GIVEN INFORMATION:
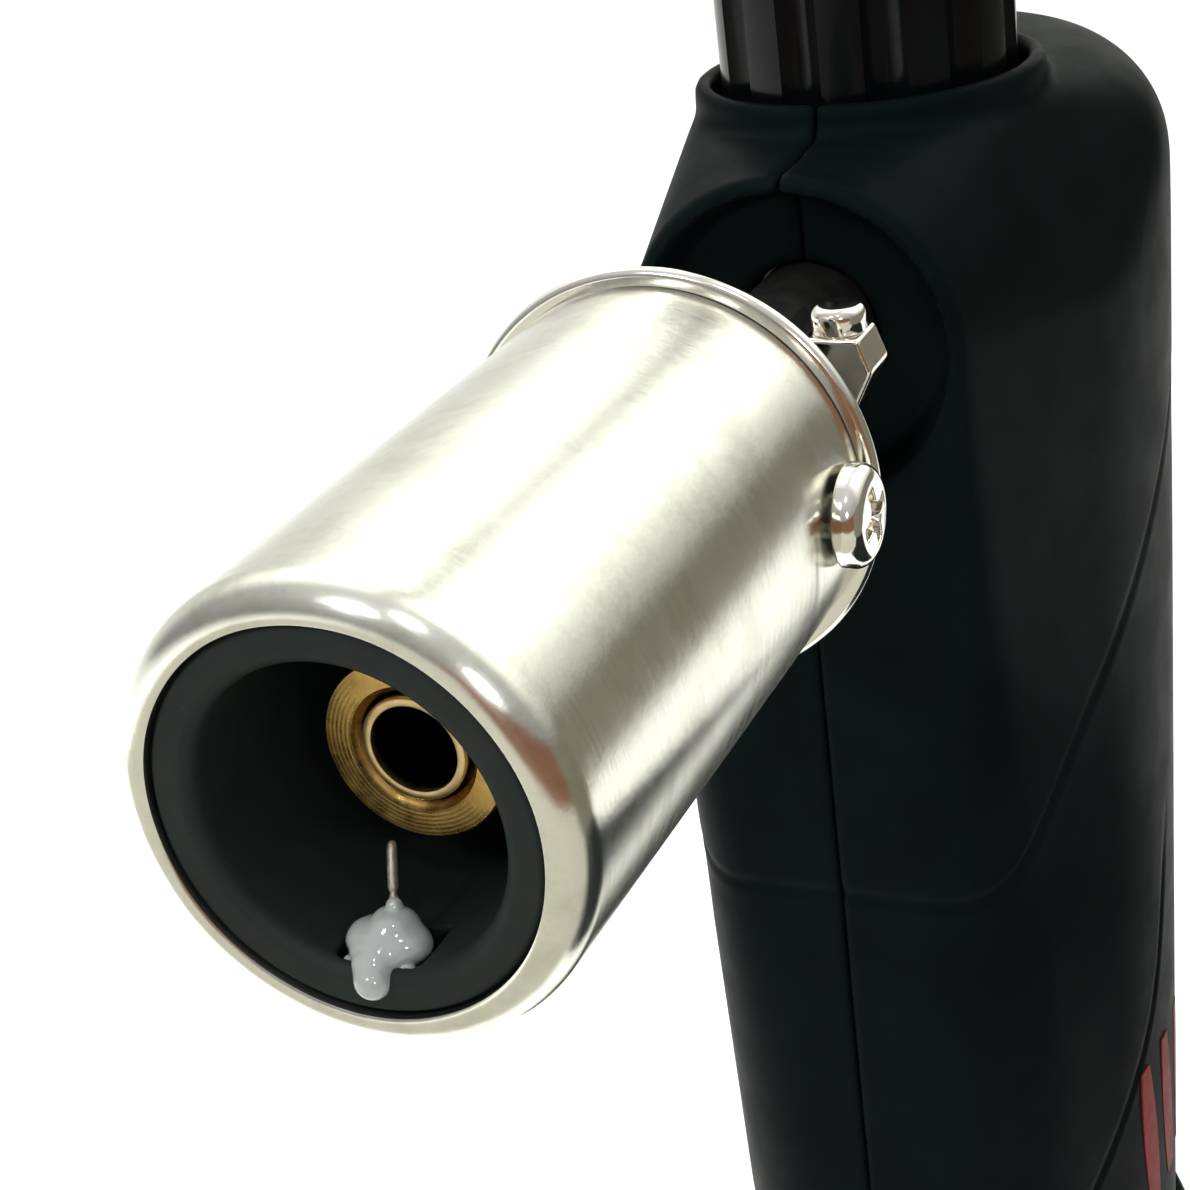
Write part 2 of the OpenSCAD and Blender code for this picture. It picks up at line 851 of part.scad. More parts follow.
barrel_shroud();
rear_ring();
shroud_liner();
burner_head();
inner_tube();
burner_hub();
shroud_screws();
mixing_tube();
air_collar();
air_lever_stud();
gas_jet();
jet_filter();
jet_holder();
electrode_wire();
electrode_insulator();
electrode_sealant();
ignition_lead();
housing_left();
housing_right();
housing_screws();
valve_block();
valve_needle();
gland_nut();
gland_o_ring();
knob_shaft();
friction_washer();
flow_knob();
knob_screw();
knob_cap();
gas_pipe();
pipe_nuts();
fuel_tank();
tank_lid();
fill_valve_body();
fill_valve_stem();
fill_valve_seal();
fill_valve_spring();
piezo_case();
piezo_terminal();
piezo_plunger();
trigger();
trigger_spring();
base_foot();
foot_sole();
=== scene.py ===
import math

import bmesh
import bpy
import numpy as np
from mathutils import Matrix, Vector


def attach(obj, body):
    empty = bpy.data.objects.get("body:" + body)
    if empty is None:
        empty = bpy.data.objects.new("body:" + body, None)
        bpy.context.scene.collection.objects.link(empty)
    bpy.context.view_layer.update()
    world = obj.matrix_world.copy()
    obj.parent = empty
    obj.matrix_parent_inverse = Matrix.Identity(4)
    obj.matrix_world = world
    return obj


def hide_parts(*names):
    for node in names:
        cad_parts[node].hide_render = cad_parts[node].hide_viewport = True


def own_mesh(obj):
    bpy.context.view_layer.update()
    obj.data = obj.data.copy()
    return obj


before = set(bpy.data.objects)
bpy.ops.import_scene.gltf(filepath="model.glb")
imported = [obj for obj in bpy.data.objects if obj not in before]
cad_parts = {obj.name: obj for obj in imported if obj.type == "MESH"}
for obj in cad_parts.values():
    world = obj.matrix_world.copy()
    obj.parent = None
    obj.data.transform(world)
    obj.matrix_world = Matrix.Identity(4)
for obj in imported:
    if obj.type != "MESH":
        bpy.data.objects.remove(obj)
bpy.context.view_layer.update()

# All sizes below are in millimetres in the CAD frame, and place() turns them into metres.
MM = 0.001
REACH = 86.0            # the mouth's distance in front of the origin
AXIS = 112.0            # height of the nozzle's axis
BARREL_R, BARREL_BORE, BARREL_END = 12.0, 11.3, 39.0
LIP_R, SHEET = 1.8, 0.7
LINER_R, LINER_BORE, LINER_END = 11.2, 7.83, 32.0
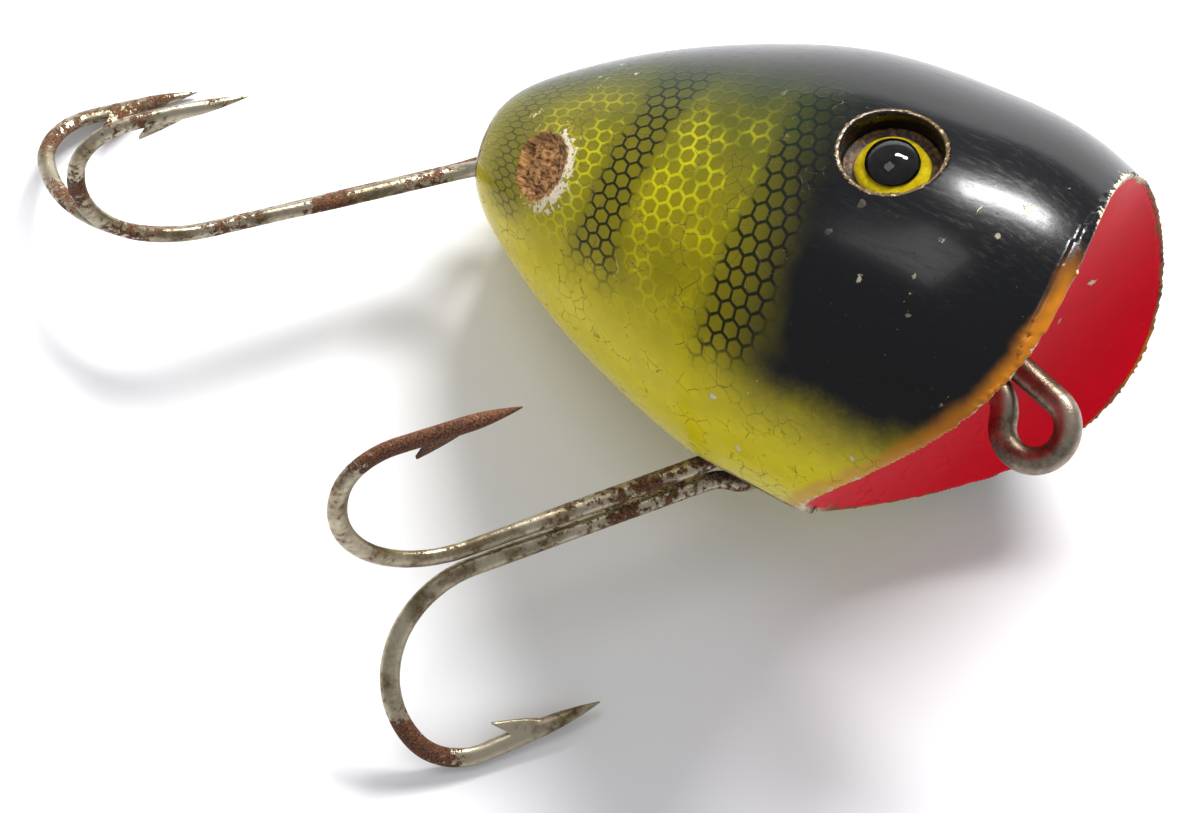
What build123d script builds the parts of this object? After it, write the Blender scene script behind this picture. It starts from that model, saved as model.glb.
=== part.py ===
from build123d import *
import os
from math import acos, atan2, cos, radians, sin, sqrt

# Vintage wooden popping plug: a turned egg-shaped body with a scooped mouth, glass eyes
# in drilled sockets, a line tie in the mouth, and two double hooks that hang on screw
# eyes sunk in metal cups at the belly and the tail. Millimetres throughout.
#
# The lure frame, in which everything is built: origin at the tail tip, +X along the
# body's axis to the nose, +Y to the fish's left, +Z to its back. The finished pieces are
# then laid down as the lure rests on a table, on its left flank and both hooks.

# --- turned body -------------------------------------------------------------
EGG_LENGTH = 47.5        # of the whole turned egg, before the mouth is scooped
EGG_RADII = (            # (share of the length, radius)
    (0.03, 3.9),
    (0.10, 6.6),
    (0.22, 9.9),
    (0.36, 12.65),
    (0.52, 14.6),
    (0.68, 14.8),
    (0.84, 13.7),
    (1.00, 9.9),
)
LIP_X = 42.5             # where the scoop leaves the back
CHIN_X = 29.9            # where the scoop leaves the belly
MOUTH_RADIUS = 15.4      # of the cutter that scoops the mouth
MOUTH_RUN = 20.0         # how far the cutter runs past the lip and the chin

# --- glass eyes --------------------------------------------------------------
EYE_X = 30.4
EYE_ANGLE = 53           # degrees from the back, towards each flank
SOCKET_RADIUS = 3.2
SOCKET_DEPTH = 2.9
EYE_RADIUS = 2.45
EYE_DOME = 1.75          # height of the glass dome
PUPIL_RADIUS = 1.2
ENAMEL = 0.18            # thickness of the iris and pupil discs
CEMENT = 0.7
STEM_RADIUS = 0.35
STEM_LENGTH = 5.0

# --- screw eyes and cups -----------------------------------------------------
SLIP = 0.02              # radial clearance of a pressed or screwed-in piece
BELLY_X = 25.6           # of the belly screw eye
BELLY_RING_Z = -11.1     # height of its ring's centre
TAIL_RING_X = 3.1        # of the tail screw eye's ring centre
HANGER_WIRE = 0.65       # wire radius of the belly and tail screw eyes
HANGER_RING = 1.7        # their rings' centreline radius
HANGER_NECK = 1.0        # bend radius from the shank into the ring
HANGER_SHANK = 9.0       # from the ring's centre to the point
CUP_WALL = 0.35
CUP_LENGTH = 12.0        # before it is trimmed flush with the skin
BELLY_CUP_RADIUS = 4.4
TAIL_CUP_RADIUS = 3.65
TIE_WIRE = 0.92          # wire radius of the line tie
TIE_RING = 2.15
TIE_NECK = 2.4
TIE_PLACE = 0.52         # share of the way from the lip to the chin
TIE_REACH = 6.6          # from the scooped face to the ring's centre
TIE_SHANK = 15.0
GIMLET = 2.0             # length of a screw eye's pointed end
TIE_CLOSED = 1.0         # how far the ring's end runs back towards the shank
HANGER_CLOSED = 0.5

# --- double hooks ------------------------------------------------------------
HOOK_EYE = 2.0           # centreline radius of a hook's eye
EYE_NECK = 2.5           # radius of the bend from the eye into each shank
LINK_GAP = 0.1           # running clearance between hook eye and screw eye

BELLY_HOOK = dict(
    wire=0.60, spread=152, shank_gap=0.8, shank=18.9, bend=7.75, bend_turn=112,
    point_bend=4.2, turn=184, point=8.2,
)
TAIL_HOOK = dict(
    wire=0.53, spread=102, shank_gap=0.62, shank=19.4, bend=8.7, bend_turn=98,
    point_bend=4.0, turn=180, point=7.3,
)
TAPER = 4.0              # length of a hook's ground point
TIP_RADIUS = 0.06
BARB_ROOT = 4.2          # from the tip to where the barb leaves the wire
BARB_HEEL = 6.2          # from the tip to where it joins the wire again
BARB_END = 7.2           # from the tip to the barb's own point
BARB_REACH = 1.65        # from the wire's axis to the barb's own point
BARB_THICKNESS = 0.5

# How each hook hangs: the screw eye's ring is turned about its own axis, the hook's eye
# has slid along the ring, and the hook is swung about the ring's wire at that point.
BELLY_TURN = -37.8
BELLY_SLIDE = 22.8
BELLY_SWING = 46.9
TAIL_TURN = 106.1
TAIL_SLIDE = 28.9
TAIL_SWING = -39.3

# --- how the lure lies -------------------------------------------------------
ROLL = -70.8             # about its own axis, onto the left flank
NOSE_UP = 18.34

X_AXIS = Vector(1, 0, 0)
Y_AXIS = Vector(0, 1, 0)
Z_AXIS = Vector(0, 0, 1)


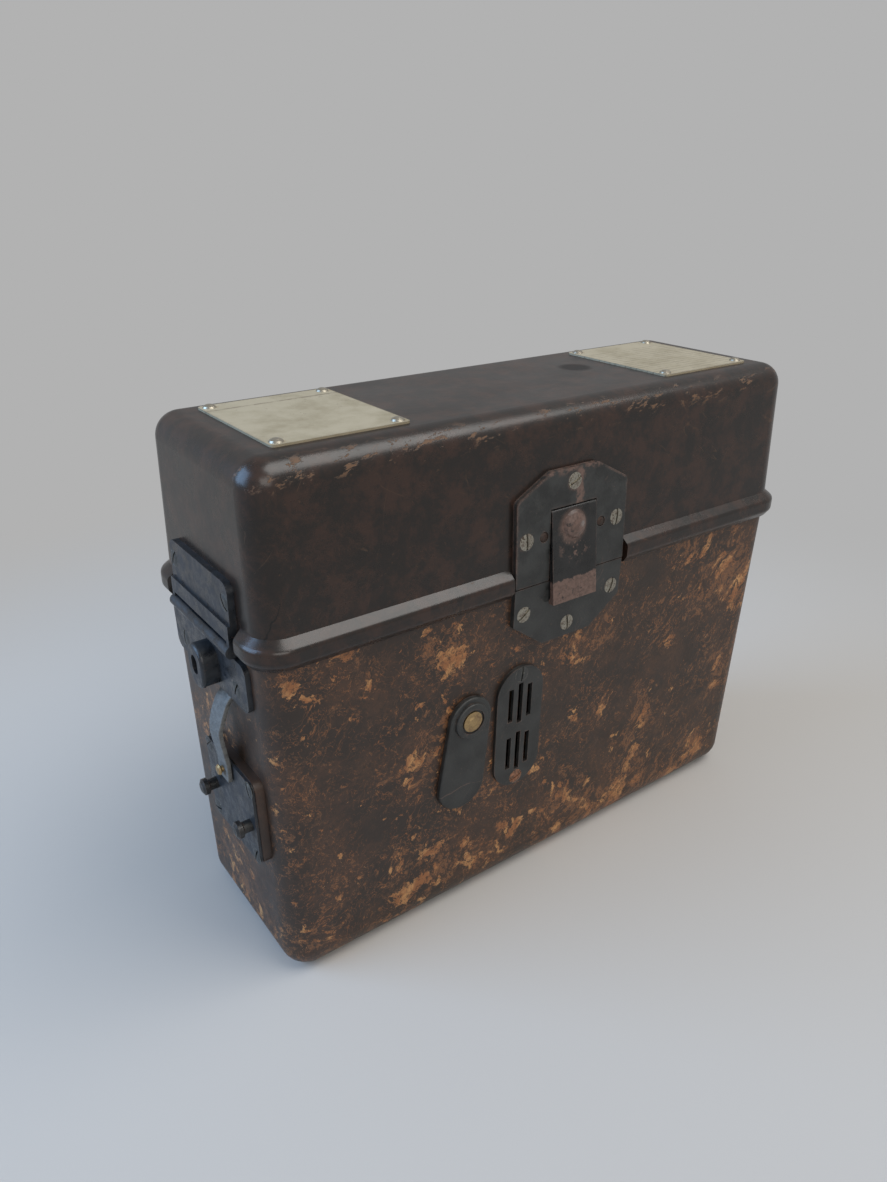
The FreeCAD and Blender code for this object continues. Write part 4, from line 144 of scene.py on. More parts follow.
class StageSettings(PropertyGroup):
    floor: colour("Floor", "Colour of the floor", (0.490, 0.466, 0.440))
    far: colour("Background", "Plain grey that the floor runs out into", (0.445, 0.445, 0.445))
    floor_radius: length("Floor radius", "Radius of the floor", 6.0)
    run_out: length("Run-out", "Distance at which the floor is the plain grey", 0.56)
    sky: colour("Sky", "Tint of the dim light from all round", (0.86, 0.93, 1.0))
    sky_strength: factor("Sky strength", "Strength of the light from all round", 0.40)
    lens: FloatProperty(name="Lens", description="Focal length over a 36 mm sensor", default=27.35)
    window: FloatProperty(name="Window", description="Power of the blue window, in watts",
                          default=20.0)
    softbox: FloatProperty(name="Softbox", description="Power of the softbox overhead, in watts",
                           default=17.0)
    fill: FloatProperty(name="Fill", description="Power of the front fill, in watts",
                        default=9.0)


class TelephoneSettings(PropertyGroup):
    case: PointerProperty(type=CaseSettings, name="Case")
    lid: PointerProperty(type=LidSettings, name="Lid")
    paint: PointerProperty(type=PaintSettings, name="Paint")
    metal: PointerProperty(type=MetalSettings, name="Metal")
    inner: PointerProperty(type=InnerSettings, name="Inner parts")
    label: PointerProperty(type=LabelSettings, name="Labels")
    keeper: PointerProperty(type=KeeperSettings, name="Keeper tab")
    stage: PointerProperty(type=StageSettings, name="Stage")


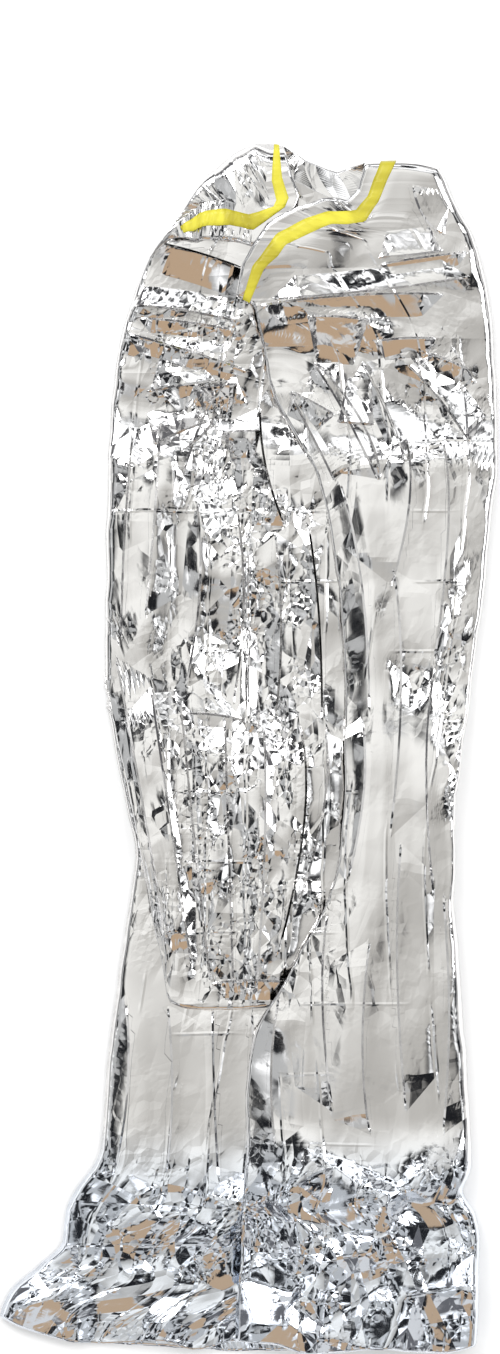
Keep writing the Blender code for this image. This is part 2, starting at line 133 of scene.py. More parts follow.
RIGHT_TOP = (
    (0.174, 147, 1575), (0.268, 132, 1560), (0.34, 121, 1564), (0.413, 97, 1563),
    (0.54, 63, 1550), (0.667, 22, 1529), (0.75, 4, 1503), (0.84, -10, 1474),
)
RIGHT_INNER = (
    (0.174, 182, 1553), (0.268, 162, 1525), (0.34, 135, 1518), (0.413, 116, 1518),
    (0.54, 83, 1504), (0.667, 54, 1491), (0.75, 46, 1478), (0.84, 27, 1461),
)
LEFT_LINES = (LEFT_TOP, LEFT_SHOULDER, POUCH, TUCK, LEFT_HEM)
print("lines across the left flap:", len(LEFT_LINES))

# %% Soft ridges of the solid, by layer: start, middle, end, half width, height (millimetres)
RIDGES = {
    "all": (
        ((0, 1440), (-80, 1380), (-185, 1390), 30, 8), ((0, 1400), (-90, 1345), (-165, 1372), 26, 10),
        ((-150, 440), (-140, 340), (-160, 230), 40, 6), ((-60, 450), (-50, 340), (-60, 230), 40, 6),
        ((40, 440), (60, 340), (50, 230), 40, 5), ((-230, 218), (-90, 240), (85, 212), 34, 20),
        ((120, 207), (210, 228), (300, 195), 34, 20), ((-262, 150), (-110, 178), (0, 145), 36, 27),
        ((45, 155), (170, 132), (312, 150), 36, 27), ((-290, 92), (-160, 112), (-60, 86), 34, 28),
        ((-15, 92), (130, 72), (310, 96), 34, 28), ((-320, 52), (-200, 48), (-110, 40), 30, 20),
        ((-70, 38), (60, 30), (155, 42), 30, 22), ((195, 38), (250, 50), (310, 40), 30, 20),
    ),
    "flaps": (
        ((-5, 1360), (-60, 1310), (-180, 1320), 34, 12), ((-15, 1300), (-60, 1200), (-70, 1060), 30, 9),
        ((10, 1290), (-10, 1180), (-20, 960), 26, 10), ((-60, 1260), (-120, 1180), (-130, 980), 34, 8),
        ((-150, 980), (-110, 760), (-100, 520), 30, 12), ((-90, 960), (-60, 760), (-40, 500), 26, 12),
        ((-10, 940), (10, 740), (0, 500), 28, 12), ((60, 960), (60, 800), (40, 560), 26, 10),
    ),
    "right": (
        ((20, 1400), (150, 1440), (300, 1475), 26, 6), ((20, 1380), (160, 1400), (320, 1400), 34, 7),
        ((60, 1400), (170, 1290), (215, 1180), 36, 8), ((215, 1200), (250, 1000), (240, 760), 44, 8),
        ((90, 1380), (220, 1340), (300, 1220), 32, 7), ((60, 1290), (140, 1180), (165, 1000), 34, 6),
        ((165, 1020), (180, 800), (170, 560), 40, 6), ((240, 760), (235, 500), (245, 300), 44, 6),
        ((150, 600), (130, 450), (110, 280), 40, 6),
    ),
}
print("ridges:", {layer: len(rows) for layer, rows in RIDGES.items()})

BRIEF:
Quote word for word every line from the one that has "valve_block();" through the one that has "from math import".

RESPONSE TO THIS EXERCISE:
valve_block();
valve_needle();
gland_nut();
gland_o_ring();
knob_shaft();
friction_washer();
flow_knob();
knob_screw();
knob_cap();
gas_pipe();
pipe_nuts();
fuel_tank();
tank_lid();
fill_valve_body();
fill_valve_stem();
fill_valve_seal();
fill_valve_spring();
piezo_case();
piezo_terminal();
piezo_plunger();
trigger();
trigger_spring();
base_foot();
foot_sole();
=== scene.py ===
import math

import bmesh
import bpy
import numpy as np
from mathutils import Matrix, Vector


def attach(obj, body):
    empty = bpy.data.objects.get("body:" + body)
    if empty is None:
        empty = bpy.data.objects.new("body:" + body, None)
        bpy.context.scene.collection.objects.link(empty)
    bpy.context.view_layer.update()
    world = obj.matrix_world.copy()
    obj.parent = empty
    obj.matrix_parent_inverse = Matrix.Identity(4)
    obj.matrix_world = world
    return obj


def hide_parts(*names):
    for node in names:
        cad_parts[node].hide_render = cad_parts[node].hide_viewport = True


def own_mesh(obj):
    bpy.context.view_layer.update()
    obj.data = obj.data.copy()
    return obj


before = set(bpy.data.objects)
bpy.ops.import_scene.gltf(filepath="model.glb")
imported = [obj for obj in bpy.data.objects if obj not in before]
cad_parts = {obj.name: obj for obj in imported if obj.type == "MESH"}
for obj in cad_parts.values():
    world = obj.matrix_world.copy()
    obj.parent = None
    obj.data.transform(world)
    obj.matrix_world = Matrix.Identity(4)
for obj in imported:
    if obj.type != "MESH":
        bpy.data.objects.remove(obj)
bpy.context.view_layer.update()

# All sizes below are in millimetres in the CAD frame, and place() turns them into metres.
MM = 0.001
REACH = 86.0            # the mouth's distance in front of the origin
AXIS = 112.0            # height of the nozzle's axis
BARREL_R, BARREL_BORE, BARREL_END = 12.0, 11.3, 39.0
LIP_R, SHEET = 1.8, 0.7
LINER_R, LINER_BORE, LINER_END = 11.2, 7.83, 32.0
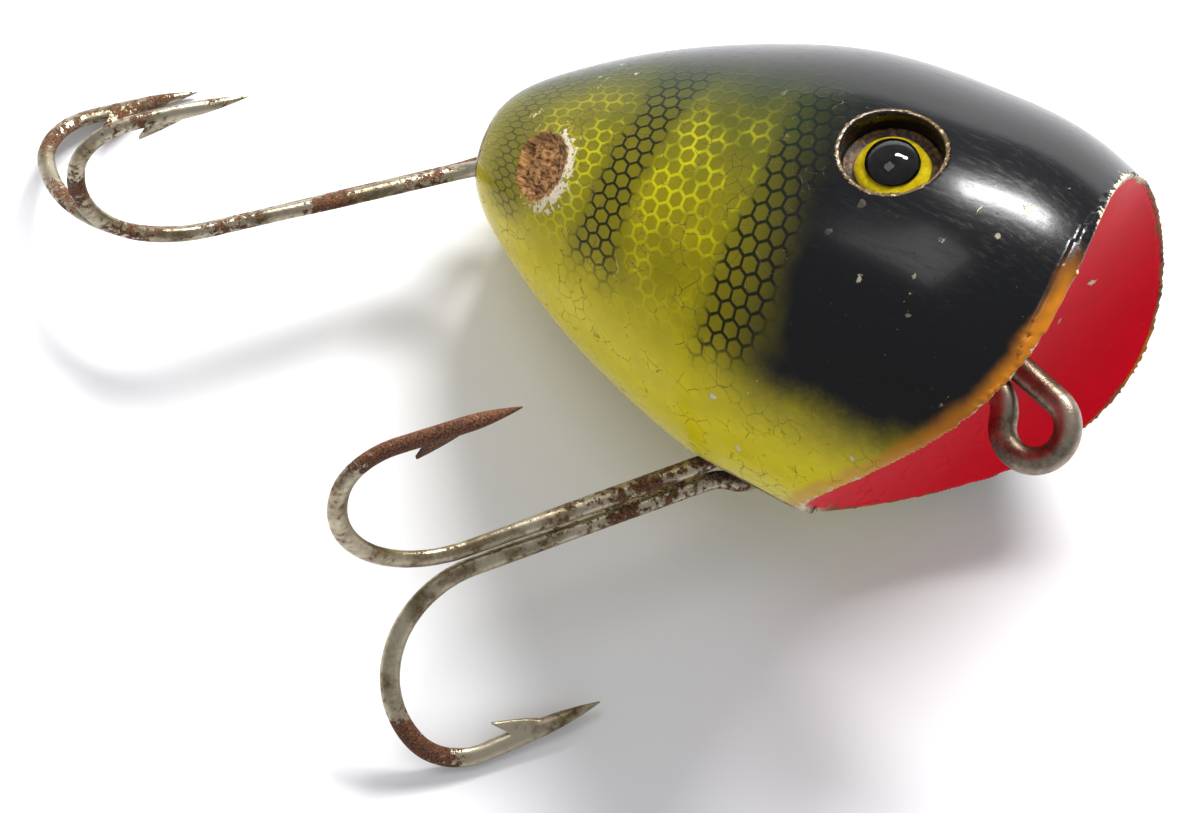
What build123d script builds the parts of this object? After it, write the Blender scene script behind this picture. It starts from that model, saved as model.glb.
=== part.py ===
from build123d import *
import os
from math import acos, atan2, cos, radians, sin, sqrt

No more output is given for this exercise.